Feature Extraction (TF-IDF Vectorization): Feature extraction is a crucial step in NLP. Term Frequency-Inverse Document Frequency (TF-IDF) vectorization is a common technique used to convert tokens into numerical features. TF-IDF assigns weights to words based on their importance within a specific document and across the entire dataset.
The dataset used for this purpose can be obtained with the following code:
import nltk
nltk.download('twitter_samples')
The tweets are processed before being fed to the algorithm. The code for processing the tweets can be given as:
# this function takes a tweet as input and performs a series of text preprocessing steps, including tokenization, removal of common stopwords,
# punctuation, and other specific elements commonly found in tweets (e.g., hashtags, retweet indicators). It also stems the remaining words
# before returning them in a list. This can be useful when preparing text data for natural language processing tasks, such as sentiment analysis
# or text classification.
import re
import string
from nltk.corpus import stopwords
from nltk.stem import PorterStemmer
from nltk.tokenize import TweetTokenizer
def process_tweet(tweet):
"""Process tweet function.
Input:
tweet: a string containing a tweet
Output:
tweets_clean: a list of words containing the processed tweet
"""
stemmer = PorterStemmer()
stopwords_english = stopwords.words('english')
# remove stock market tickers like $GE
tweet = re.sub(r'\$\w*', '', tweet)
# remove old style retweet text "RT"
tweet = re.sub(r'^RT[\s]+', '', tweet)
# remove hyperlinks
tweet = re.sub(r'https?:\/\/.*[\r\n]*', '', tweet)
# remove hashtags
# only removing the hash # sign from the word
tweet = re.sub(r'#', '', tweet)
# tokenize tweets
tokenizer = TweetTokenizer(preserve_case=False, strip_handles=True,
reduce_len=True)
tweet_tokens = tokenizer.tokenize(tweet)
tweets_clean = []
for word in tweet_tokens:
if (word not in stopwords_english and # remove stopwords
word not in string.punctuation): # remove punctuation
# tweets_clean.append(word)
stem_word = stemmer.stem(word) # stemming word
tweets_clean.append(stem_word)
return tweets_clean
Algorithms used
In this project, we have focused on classifying whether the impact conveyed by the tweet is positive or negative.

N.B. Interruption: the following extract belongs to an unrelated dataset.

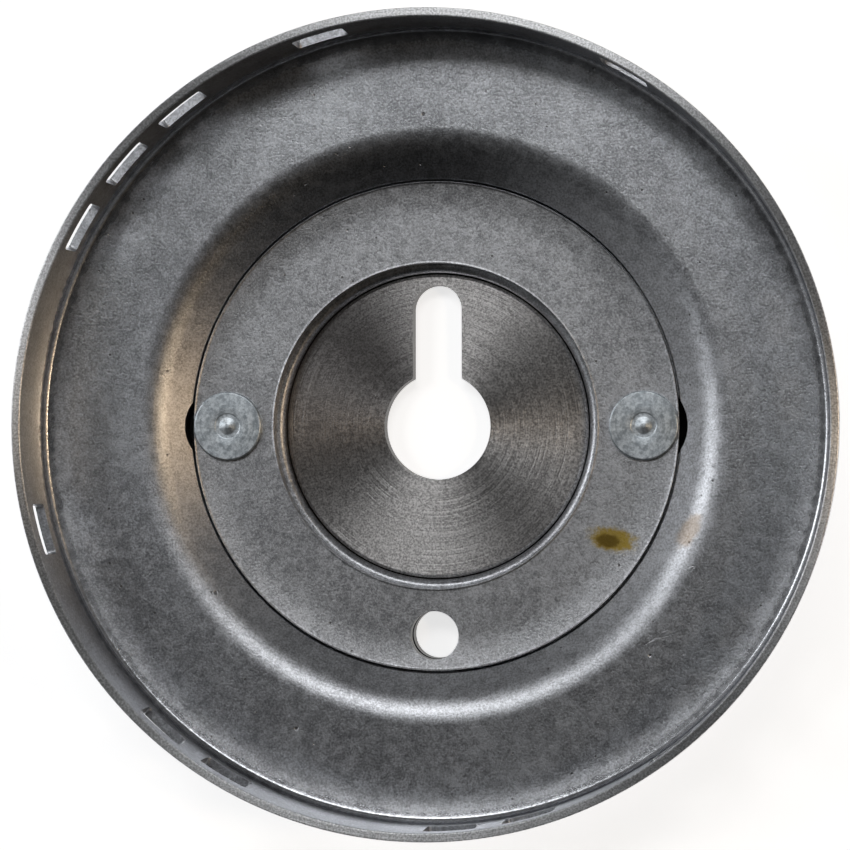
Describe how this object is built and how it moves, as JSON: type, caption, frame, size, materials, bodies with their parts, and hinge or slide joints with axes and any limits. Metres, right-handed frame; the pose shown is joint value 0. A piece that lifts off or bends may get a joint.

The classification algorithm that we used to do the same is Logistic Regression.
Logistic Regression
source: Logistic regression sigmoid representation
Implementing a Logistic regression requires the following functions to be implemented:
Sigmoid Function (Logistic Function): The sigmoid function maps real-valued numbers to a range between 0 and 1, representing probabilities. It is the core of logistic regression, modeling the likelihood that a given input belongs to a particular class.
Cost Function (Log-Likelihood): The cost function, often referred to as log-likelihood, quantifies the error between predicted probabilities and actual labels. Minimizing this cost is the primary objective in logistic regression training.
Gradient Descent: Gradient descent is employed to iteratively update the model's parameters (theta) by computing the gradient of the cost function. This process fine-tunes the model for better accuracy.
We can implement Logistic regression and the Gradient Descent algorithm for categorising the tweets. In this blog, we have implemented Logistic Regression.
The samples are split into training and testing samples
def sigmoid(z):
'''
Input:
z: is the input (can be a scalar or an array)
Output:
h: the sigmoid of z
'''
h = 1/(1+np.exp(-z))
return h
Testing the model
The above model can be tested using the predict_tweet function. This function gives the probability of the category to which the tweet belongs to.
def predict_tweet(tweet, freqs, theta):
'''
Input:
tweet: a string
freqs: a dictionary corresponding to the frequencies of each tuple (word, label)
theta: (3,1) vector of weights
Output:
y_pred: the probability of a tweet being positive or negative
'''
# extract the features of the tweet and store it into x
x = extract_features(tweet, freqs)
# make the prediction using x and theta
y_pred = sigmoid(np.dot(x, theta))
return y_pred
Adding few lines in the above code help us to determine whether the tweet is positive or nagetive.The code can be given as:
my_tweet = 'Awful experience. I would never buy this product again!'
print(process_tweet(my_tweet))
y_hat = predict_tweet(my_tweet, freqs, theta)
print(y_hat)
if y_hat > 0.5:
print('Positive sentiment')
else:
print('Negative sentiment')
The output for the above code is:
['aw', 'experi', 'would', 'never', 'buy', 'product'] [[0.49718744]]
Negative sentiment
Similarly,we check for a positive statement to test the model:
my_tweet = 'He was amazed by his performance.'
print(process_tweet(my_tweet))
y_hat = predict_tweet(my_tweet, freqs, theta)
print(y_hat)
if y_hat > 0.5:
print('Positive sentiment')
else:
print('Negative sentiment')
The output for the above code is:
['amaz', 'perform'] [[0.50299493]] Positive sentiment
Computing the accuracy of the model
def test_logistic_regression(test_x, test_y, freqs, theta):
"""
Input:
test_x: a list of tweets
test_y: (m, 1) vector with the corresponding labels for the list of tweets
freqs: a dictionary with the frequency of each pair (or tuple)
theta: weight vector of dimension (3, 1)
Output:
accuracy: (# of tweets classified correctly) / (total # of tweets)
"""
# the list for storing predictions
y_hat = []
for tweet in test_x:
# get the label prediction for the tweet
y_pred = predict_tweet(tweet, freqs, theta)
if y_pred > 0.5:
# append 1.0 to the list
y_hat.append(1.0)
else:
# append 0 to the list
y_hat.append(0.0)
accuracy = np.sum(np.asarray(y_hat) == np.squeeze(test_y))/test_y.shape[0]
return accuracy
tmp_accuracy = test_logistic_regression(test_x, test_y, freqs, theta)
print(f"Logistic regression model's accuracy = {tmp_accuracy:.4f}")
The model gave an accuracy of 99.50%, i.e. it is able to correctly identify the category of the tweet.
Conclusion
In this project, we explored how the Natural Language Processing libraries are used to determine the category of a tweet. Tweet categorization can be a valuable tool for improving the user experience, enhancing content delivery, sentiment analysis and gaining insights into online conversations and behaviors.